** begin **

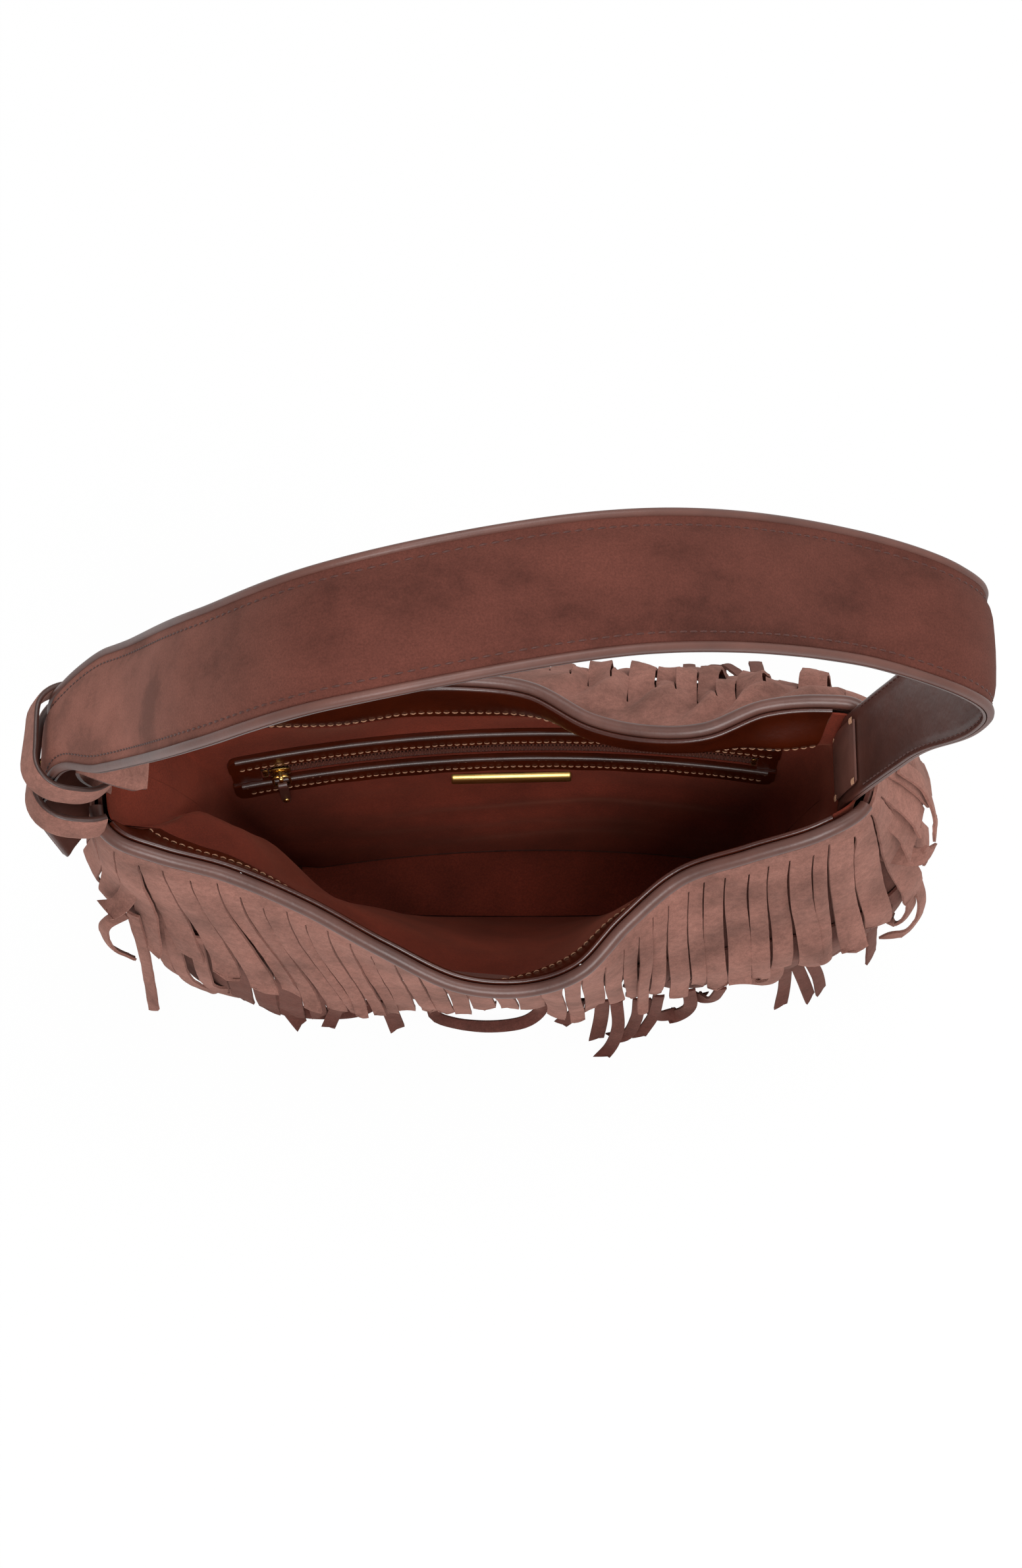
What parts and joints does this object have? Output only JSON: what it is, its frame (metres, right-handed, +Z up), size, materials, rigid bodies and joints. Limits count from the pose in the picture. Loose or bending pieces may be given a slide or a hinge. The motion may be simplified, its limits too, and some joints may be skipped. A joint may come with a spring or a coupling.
{
  "type": "handbag",
  "caption": "Fringed suede hobo bag with a padded shoulder strap knotted at one end, a leather-bound open mouth, a lined inside, a zip pocket and a plain metal bar.",
  "frame": {"origin": "on the floor, under the middle of the base, between the left and right ends", "axes": "+X to the bag's right end, +Y to its back, +Z up to the top of the strap"},
  "size_m": [0.3725, 0.1672, 0.4171],
  "materials": {
    "suede": "matte",
    "suede_dark": "matte",
    "edge_leather": "satin",
    "facing_leather": "satin",
    "lining_cloth": "matte",
    "zip_tape": "matte",
    "gold_metal": "polished"
  },
  "bodies": {
    "bag": {"base_panel": "suede_dark", "front_panel": "suede_dark", "back_panel": "suede_dark", "front_binding": "edge_leather", "back_binding": "edge_leather", "front_facing": "facing_leather", "back_facing": "facing_leather", "lining_front": "lining_cloth", "lining_back": "lining_cloth", "lining_floor": "lining_cloth", "pocket_upper_welt": "facing_leather", "pocket_lower_welt": "facing_leather", "zip_tape_upper": "zip_tape", "zip_coil_upper": "zip_tape", "zip_tape_lower": "zip_tape", "zip_coil_lower": "zip_tape", "pocket_pouch": "lining_cloth", "zip_stop_left": "gold_metal", "zip_stop_right": "gold_metal", "metal_bar": "gold_metal", "strap_lining": "edge_leather", "strap_core": "lining_cloth", "strap_outer": "suede", "strap_stud": "gold_metal", "strap_anchor": "edge_leather", "end_tab": "suede", "keeper_upper": "suede", "keeper_lower": "suede", "fringe_front_upper": "suede", "fringe_front_lower": "suede_dark", "fringe_back_upper": "suede", "fringe_back_lower": "suede_dark"},
    "slider": {"zip_slider": "gold_metal"},
    "pull": {"zip_pull_ring": "gold_metal", "zip_pull_tab": "suede_dark", "zip_pull_rivet": "gold_metal"}
  },
  "joints": [
    {"name": "zip_travel", "type": "hinge", "parent": "bag", "child": "slider", "pos_m": [0.015, -0.6249, 0.1036], "axis": [0, 0, -1], "range_deg": [0, 17.04]},
    {"name": "pull_swing", "type": "hinge", "parent": "slider", "child": "pull", "pos_m": [-0.09615, 0.0117, 0.10439], "axis": [-0.9851, -0.172, 0], "range_deg": [0, 100]}
  ]
}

** end **

Copy out the full listing exactly.

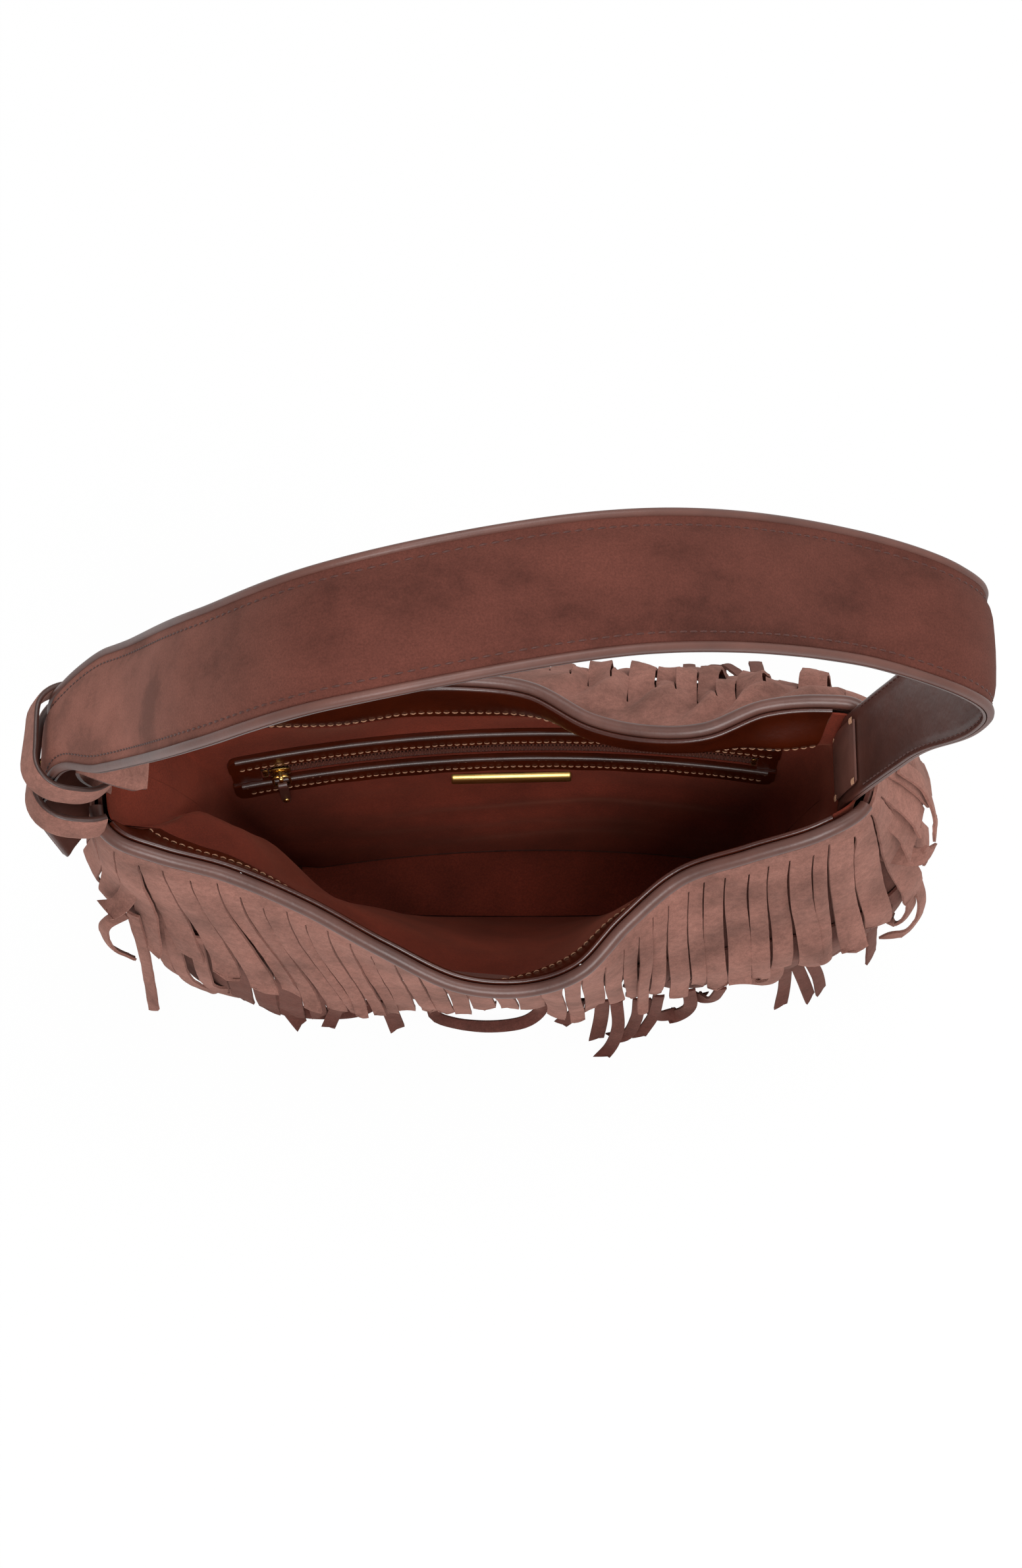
What parts and joints does this object have? Output only JSON: what it is, its frame (metres, right-handed, +Z up), size, materials, rigid bodies and joints. Limits count from the pose in the picture. Loose or bending pieces may be given a slide or a hinge. The motion may be simplified, its limits too, and some joints may be skipped. A joint may come with a spring or a coupling.
{
  "type": "handbag",
  "caption": "Fringed suede hobo bag with a padded shoulder strap knotted at one end, a leather-bound open mouth, a lined inside, a zip pocket and a plain metal bar.",
  "frame": {"origin": "on the floor, under the middle of the base, between the left and right ends", "axes": "+X to the bag's right end, +Y to its back, +Z up to the top of the strap"},
  "size_m": [0.3725, 0.1672, 0.4171],
  "materials": {
    "suede": "matte",
    "suede_dark": "matte",
    "edge_leather": "satin",
    "facing_leather": "satin",
    "lining_cloth": "matte",
    "zip_tape": "matte",
    "gold_metal": "polished"
  },
  "bodies": {
    "bag": {"base_panel": "suede_dark", "front_panel": "suede_dark", "back_panel": "suede_dark", "front_binding": "edge_leather", "back_binding": "edge_leather", "front_facing": "facing_leather", "back_facing": "facing_leather", "lining_front": "lining_cloth", "lining_back": "lining_cloth", "lining_floor": "lining_cloth", "pocket_upper_welt": "facing_leather", "pocket_lower_welt": "facing_leather", "zip_tape_upper": "zip_tape", "zip_coil_upper": "zip_tape", "zip_tape_lower": "zip_tape", "zip_coil_lower": "zip_tape", "pocket_pouch": "lining_cloth", "zip_stop_left": "gold_metal", "zip_stop_right": "gold_metal", "metal_bar": "gold_metal", "strap_lining": "edge_leather", "strap_core": "lining_cloth", "strap_outer": "suede", "strap_stud": "gold_metal", "strap_anchor": "edge_leather", "end_tab": "suede", "keeper_upper": "suede", "keeper_lower": "suede", "fringe_front_upper": "suede", "fringe_front_lower": "suede_dark", "fringe_back_upper": "suede", "fringe_back_lower": "suede_dark"},
    "slider": {"zip_slider": "gold_metal"},
    "pull": {"zip_pull_ring": "gold_metal", "zip_pull_tab": "suede_dark", "zip_pull_rivet": "gold_metal"}
  },
  "joints": [
    {"name": "zip_travel", "type": "hinge", "parent": "bag", "child": "slider", "pos_m": [0.015, -0.6249, 0.1036], "axis": [0, 0, -1], "range_deg": [0, 17.04]},
    {"name": "pull_swing", "type": "hinge", "parent": "slider", "child": "pull", "pos_m": [-0.09615, 0.0117, 0.10439], "axis": [-0.9851, -0.172, 0], "range_deg": [0, 100]}
  ]
}